It's that time of the year again, when we see the pink ribbons everywhere. They've become such a prevalent part of every October, that sometimes it's easy to dismiss the importance of thinking about and being screened for breast cancer. Here at Ultimate Bariatrics, we can about your whole health. So we wanted to take this opportunity to remind you a few facts about breast cancer and to remind you, if you are a woman above the age of 40, please reach out to your primary doctor or OBGYN and get scheduled for a mammogram. Also, if you have a history of cancer, especially breast cancer in your family, please speak to your doctor about screenings.
Who is affected by breast cancer?
Breast cancer can affect anyone! It is more common in women over the age of 50 with risk increasing with age. But, older men and younger women get breast cancer too.
Causes and Risks
Breast cancer is caused by a combination of factors that we can control and those that we can't control (which is why screening is so important!) There is no one cause--instead it's a combination of genetics and environment. Some risk factors that are genetic based are age of first mensuration (earlier is a slightly higher risk), age of menopause (later is a slightly higher risk), denser breast tissue, and other genetic predispositions. Lifestyle choices do play an impact as well so it's best to keep active, avoid drinking too much alcohol, maintain a healthy weight, and stop smoking (or, never start!)
If you notice any changes in your breast-- such as lumps, change in color, change in nipple, or changes in size or shape-- make an appointment with your primary doctor to see if it's something you should get checked out. And men, the most common symptom is a lump in the chest area.

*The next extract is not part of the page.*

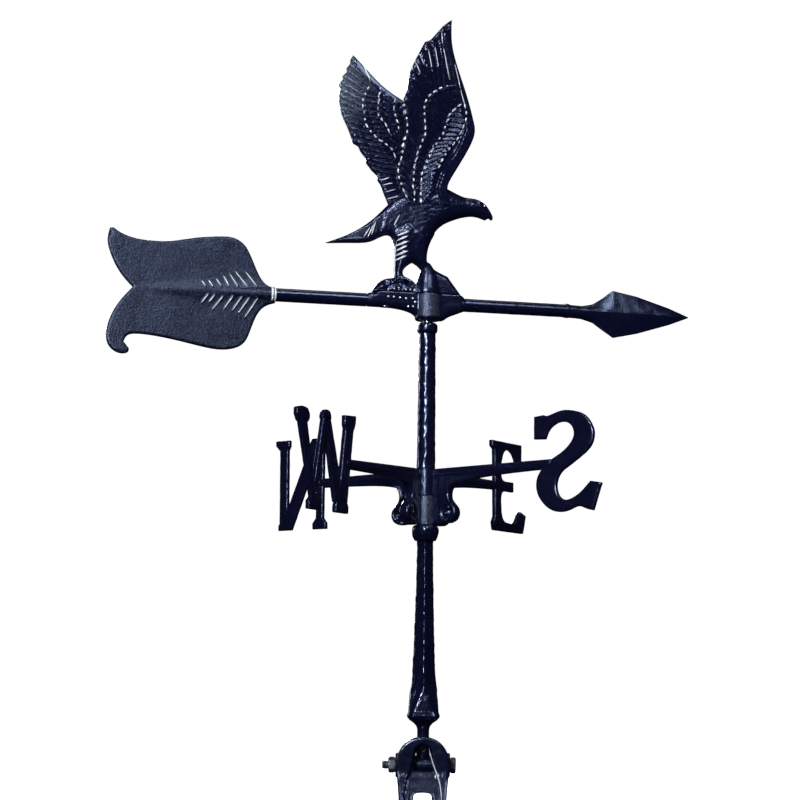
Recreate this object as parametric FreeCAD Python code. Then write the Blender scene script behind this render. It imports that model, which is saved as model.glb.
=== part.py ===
import FreeCAD, Part

import math
import os

# Roof-mounted weather vane: a cast eagle on an arrow that turns on a steel spindle,
# over four compass letters, a faceted post and a folding two-legged roof mount.
#
# Millimetres. The origin lies on the spindle's axis, in the plane of the two feet.
# +Z is up along the spindle, and +X is along the pivot bolt, towards its head.

os.makedirs("parts", exist_ok=True)

V = FreeCAD.Vector
UP = V(0, 0, 1)

# ---- bearings of the turning parts at rest, counter-clockwise from +X --------------
ARROW_HEADING = 13.7
EAST_HEADING = 55.7
SOUTH_HEADING = EAST_HEADING - 90

# ---- heights ------------------------------------------------------------------------
BOLT_Z = 76.0
SOCKET_TOP = 95.0
NECK_TOP = 111.0
COLUMN_WIDEST = 121.4
COLUMN_SHOULDER = 149.0
COLUMN_TOP = 285.6
COLLAR_TOP = 300.0
LETTER_HEIGHT = 90.0
BARREL_GAP = 0.2                      # running gap above and below the letters' barrels
BARREL_BOTTOM = COLLAR_TOP + BARREL_GAP
BARREL_SEAM = 328.0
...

For women, sometime between the ages of 40 and 50, your doctor will recommend you schedule a mammogram, even if everything feels normal. That's because sometimes, the cancer isn't noticeable by touch but a mammogram can get a better look. After your first mammogram, it is recommended to have one every 3 years afterwards.
Regardless of age or gender, it's always good to stay aware of your body. If you notice any unusual changes, reach out to your doctor. They can let you know if those changes need further attention or are a normal bodily change.